In April, I attended the annual meeting of the Academic Business Library Directors (ABLD), which was hosted by Harvard Business School’s Baker Library. Our group met on the HBS campus, which is located in Boston, across the Charles River from Harvard’s main campus in Cambridge.

Harvard campus on the Charles River

ABLD is a small group (currently 42 members) of librarians whose members come from the libraries that serve most of the top business schools in the U.S. and Canada. The group meets annually on the campus of one of the member schools.  The meetings offer opportunities to both learn from professional colleagues and to become familiar with the operations and staff of another library serving a major business school.

Getting an inside view of HBS and Baker Library was the highlight of the trip.  No other business school or business school library is quite like these institutions.  By comparison to other business schools and their libraries, HBS and Baker are BIG-big in size, resources, staff, programs, research support, etc.  Here is a photo of Baker Library:

Baker Library at HBS

Baker Library, though it serves only the faculty, MBA and PhD students of HBS, is similar in size (184K sq. ft.) to the ZSR Library building. The Baker staff numbers about 45 people who work in all areas, ranging from research & instruction to special collections.

The Harvard Business School campus contains an impressive array of about 35 buildings, some of which we toured during the meeting.  One of the newest and most impressive buildings on the HBS campus is Klarman Hall, which contains a high-tech, 1,000-seat auditorium that can be arranged to accommodate small, medium or large-size audiences.

Klarman Hall HBS

The agenda for ABLD meetings usually contains a mix of presentations by members and invited speakers, a vendor showcase with a limited number of invited vendors, visits to nearby places of interest and some social time.

Among the invited presenters on the agenda were Willis Emmons, an HBS professor and director of the school’s Center for Teaching and Learning, and Sanda Erdelez, Director of the Simmons University School of Library and Information Science.

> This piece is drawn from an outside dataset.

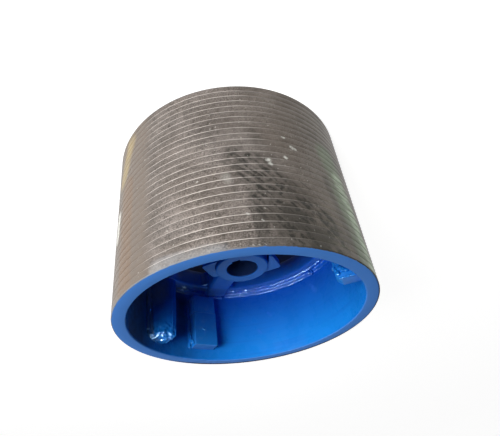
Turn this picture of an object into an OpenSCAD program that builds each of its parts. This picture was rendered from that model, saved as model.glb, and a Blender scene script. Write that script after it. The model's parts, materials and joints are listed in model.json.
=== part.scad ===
// Welded conveyor pulley drum: a thick turned shell, carried on a keyed hub by three
// arms, with a ring between the arms in the middle of the face and balance bars welded
// inside one end.
// Z is the axis of the drum, and the origin is on it, in the middle of the belt face.

/* [Drum shell] */
// Outside diameter of the belt face
drum_d = 400; // [360:10:500]
// Width of the belt face, from end to end
face_w = 300; // [280:10:420]
// Thickness of the shell
wall = 20; // [12:1:24]
// Bevel turned on the edges of both ends
end_bevel = 1.5; // [0.5:0.5:3]

/* [Turned grooves] */
// Distance from one groove to the next
groove_pitch = 12; // [6:1:30]
// Width of a groove at the belt face
groove_w = 1.6; // [0.8:0.2:3]
// Depth of a groove
groove_depth = 0.6; // [0.2:0.1:2]

/* [Centre ring] */
// Width of the ring, along the axis
ring_w = 34; // [26:2:38]
// Height of the ring, from the shell inwards
ring_h = 27; // [16:1:34]
// Rounding of the inner edges of the ring
ring_round = 3; // [1:0.5:5]
// Leg of the bead that welds the ring to the shell
ring_bead = 6; // [3:1:8]

/* [Hub] */
// Bore for the shaft
bore_d = 50; // [30:5:55]
// Outside diameter of the hub barrel
hub_d = 86; // [80:1:92]
// Length of the hub barrel
hub_l = 126; // [114:2:160]
// Bevel on the edges of the hub and its bore
hub_bevel = 1.5; // [0.5:0.5:3]
// Width of the keyway
keyway_w = 14; // [8:1:18]
// Depth of the keyway, beyond the bore
keyway_h = 3.8; // [2:0.2:5]
// Direction of the keyway round the axis
keyway_angle = -72; // [-180:1:180]

/* [Hub lugs] */
// Distance across the outer faces of two lugs
lug_span = 110; // [104:2:130]
// Width of a lug
lug_w = 42; // [38:2:46]
// How far the middle of a lug is set to one side of the axis
lug_shift = 17; // [14:1:20]
// Thickness of a lug, along the axis
lug_t = 12; // [8:1:14]
// Radius of the outer corners of a lug
lug_round = 5; // [2:1:12]
// Distance from the end of the hub back to the lugs
lug_back = 4; // [2:1:8]
// Direction of the first lug
lug_angle = 21; // [0:1:40]
// How far the gap behind the first lug is set off the axis
slim_gap = 4; // [2:1:8]
// How far the gap behind the second lug is set off the axis
wide_gap = 15; // [8:1:18]
// Direction in which the gaps are set off
gap_angle = -90; // [-95:1:-85]
// Leg of the bead that welds a lug to the hub
lug_bead = 4; // [2:1:5]

/* [Arms] */
// Direction of the first arm
arm_angle = 70; // [0:1:119]
// Width of an arm
arm_w = 42; // [34:1:50]
// Height of an arm at the hub, along the axis
arm_root_h = 74; // [60:2:76]
// Height of an arm from the ring to the shell, along the axis
arm_tip_h = 44; // [40:2:56]
// Rounding of the long edges of an arm
arm_round = 7; // [3:1:9]
// Radius of the fillet that joins an arm to the hub
root_fillet = 9; // [4:1:12]
// Radius of the fillet that joins an arm to the ring
tip_fillet = 14; // [6:1:18]
// Leg of the bead that welds the end of an arm to the shell
tip_bead = 5; // [3:1:6]

/* [Round balance bar] */
// Radius of the round back of the bar
round_bar_r = 36; // [26:1:38]
// Width of the flat ground along the inner edge of the bar
round_bar_flat = 8; // [4:1:12]
// Rounding of the nose of the bar
round_bar_nose = 14; // [6:1:20]
// Distance from the end of the shell to the nose
round_bar_inset = 16; // [8:1:30]
// Direction of the flat side of the bar
round_bar_angle = 32; // [24:1:36]

/* [Flat balance bar] */
// Width of the bar
flat_bar_w = 44; // [30:1:48]
// Height of the bar, from the shell inwards
flat_bar_h = 24; // [14:1:32]
// Distance from the end of the shell to the bar
flat_bar_inset = 20; // [8:1:40]
// Distance from the bar to the ring
flat_bar_gap = 18; // [14:1:40]
// Direction of the bar
flat_bar_angle = 59; // [56:1:70]

/* [Narrow balance bar] */
// Width of the bar
narrow_bar_w = 24; // [16:1:34]
// Height of the bar, from the shell inwards
narrow_bar_h = 37; // [26:1:42]
// Bevel on the inner corner of the bar's outer end
narrow_bar_bevel = 8; // [4:1:12]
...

Emmons is an expert teacher of the case method, which is the primary style of teaching used at HBS. Many other business schools, including the WFU School of Business, also employ the case method in some classes.

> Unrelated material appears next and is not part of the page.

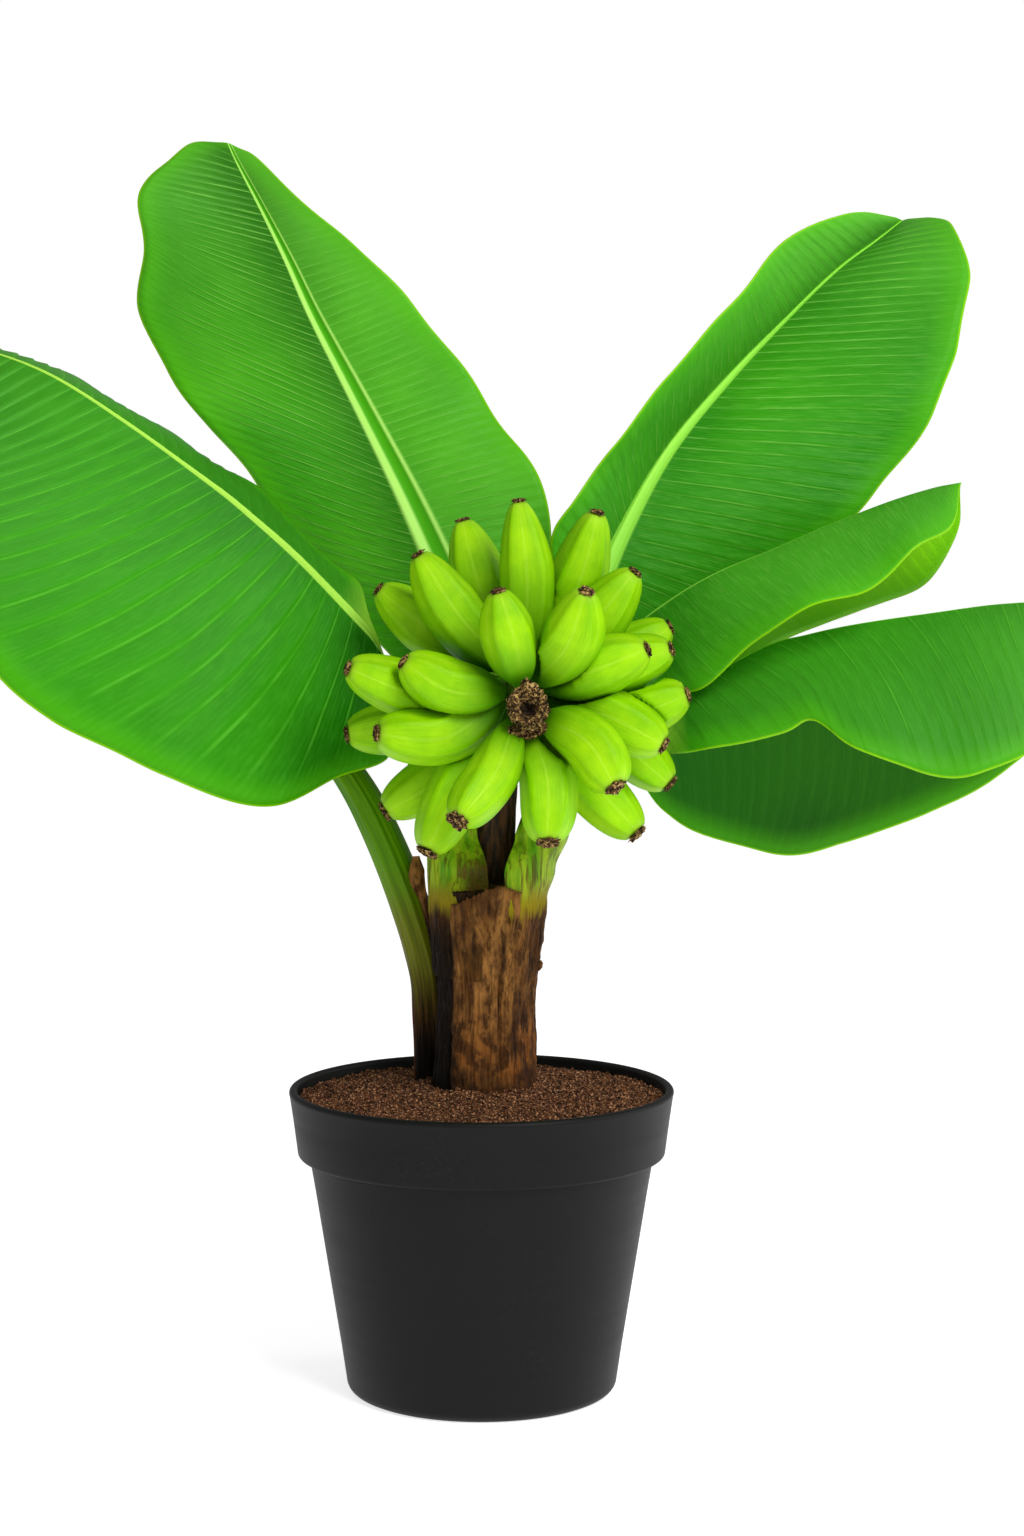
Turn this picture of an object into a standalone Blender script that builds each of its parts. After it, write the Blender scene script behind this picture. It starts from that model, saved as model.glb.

Thanks to Professor Emmons, we experienced a class based on the case method. He and Baker Library director, Deb Wallace, wrote a case for ABLD members entitled “A Case for Librarians: Enriching Case Learning and Teaching.” Emmons led our group though a discussion of the case in the same manner that he teaches a case for MBA students.

Professor Erdelez of Simmons spoke about “Developing the Next Generation of Business Librarians.” It was a timely topic, since several of my colleagues have noted that there seem to be fewer students emerging from library schools who are interested in and have subject backgrounds in business.

Boston is home to many other universities and libraries, and we took advantage of that fact to visit the business school libraries at MIT and Boston University (the directors at both are members of ABLD).  We also toured Boston Public Library and its business information department (located in the Philip Johnson-designed newer wing of the library). Following the tour, Gregor Smart, head of the Kirstein Business Library & Innovation Center, hosted a reception for the group in the original building. This photo shows the reading room in the original building:

Boston Public Library

Our meeting concluded with our annual business meeting at which I officially handed over my duties as ABLD webmaster and mailing list owner to two younger, newer members of the group.  I had been performing both tasks (using Google sites and Google Groups) for the last several years. We also elected a new chair-elect and started the process of planning next year’s meeting, which will be a joint international meeting with our European and Asian sister groups, EBSLG and APBSLG.  As has been the practice since 2000, we hold a joint international meeting about every four years. Next year the meeting will take place at the Vienna University of Economics and Business.